At a Glance
- Anthropic analyzed 2 million conversations with Claude and found richer nations adopt AI faster.
- Lower-income countries show “no evidence yet” of catching up.
- 95% of businesses investing in generative AI have yet to see a positive return.
- Why it matters: Productivity gains may flow mainly to already-wealthy regions, deepening inequality.
AI’s promise of sky-high productivity may bypass the world’s poorer nations, according to a new analysis by Anthropic that spotlights widening adoption gaps between rich and low-income countries.
Global North Pulls Ahead
Anthropic reviewed 1 million user conversations from both free and paid versions of its Claude chatbot plus another 1 million exchanges via the Enterprise tier. The data show that richer countries are integrating AI into daily workflows at a pace that far outstrips lower-income nations.
Peter McCrory, Anthropic’s head of economics, told the Financial Times that if productivity gains do arrive, “you could see a divergence in living standards” that favors areas already flush with capital and infrastructure.
The pattern mirrors Microsoft’s latest AI adoption report, which found the “global north” almost doubled its uptake rate over the past year while the “global south” lagged. Overall, wealthier nations maintain a sizeable lead in total adoption.
Adoption ≠ Profit
Despite the rush to deploy generative AI, concrete financial returns remain elusive:
- MIT research shows 95% of firms investing in generative tools have not achieved net-positive ROI.
- Upwork surveyed employees and found about 50% don’t know how to hit the productivity targets their employers expect.
- More than 75% of workers said AI tools have actually cut their productivity and increased workload.
The findings suggest that simply rolling out chatbots does not guarantee efficiency or profit.
Wage Stagnation Warning
Historical data hint that even when technology boosts productivity, workers may not share the rewards. U.S. labor productivity has nearly doubled over the past five decades, yet real wages have remained largely flat while corporate profits and executive pay soared.
If the same dynamic plays out with AI, the economic upside could concentrate among top firms and shareholders rather than spread across the workforce.

Inequality Reality Check
Anthropic’s public acknowledgment of income inequality contrasts with recent tech-optimist claims. Elon Musk, for example, told audiences that saving for retirement may be pointless because universal high income will arrive once AI makes everything cheap.

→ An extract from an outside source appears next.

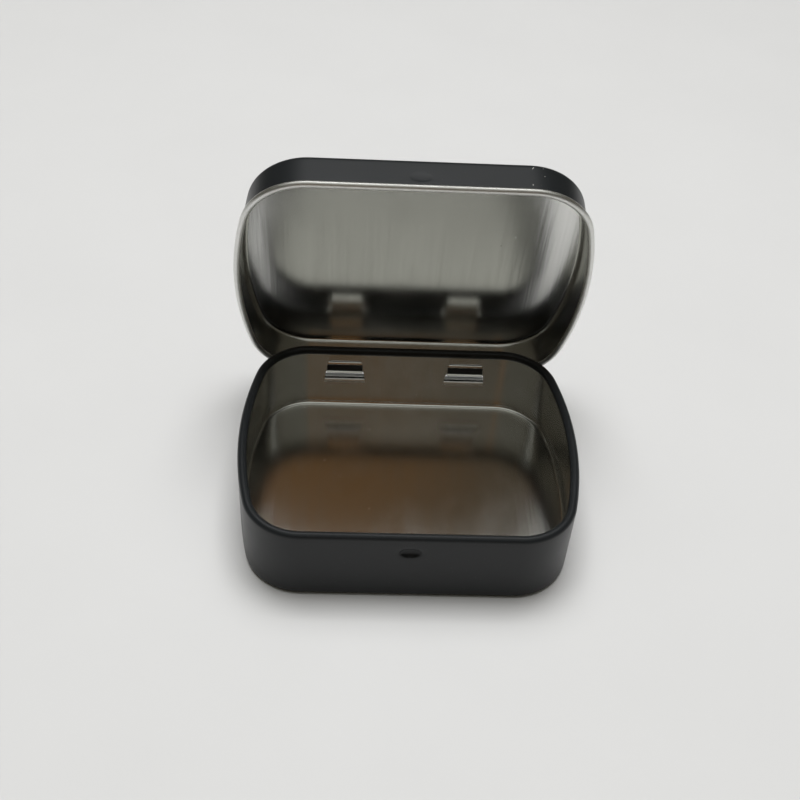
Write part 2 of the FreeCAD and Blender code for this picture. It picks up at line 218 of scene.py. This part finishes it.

Anthropic CEO Dario Amodei, whose net worth is an estimated $3.7 billion, leads a company that continues to scale the same systems it warns could deepen global disparities.
Key Takeaways
- Wealthier nations adopt AI faster, risking a wider living-standards gap.
- Most companies have yet to turn AI spending into profit.
- Workers report mixed or negative productivity effects so far.
- Past tech waves show productivity gains don’t automatically raise wages.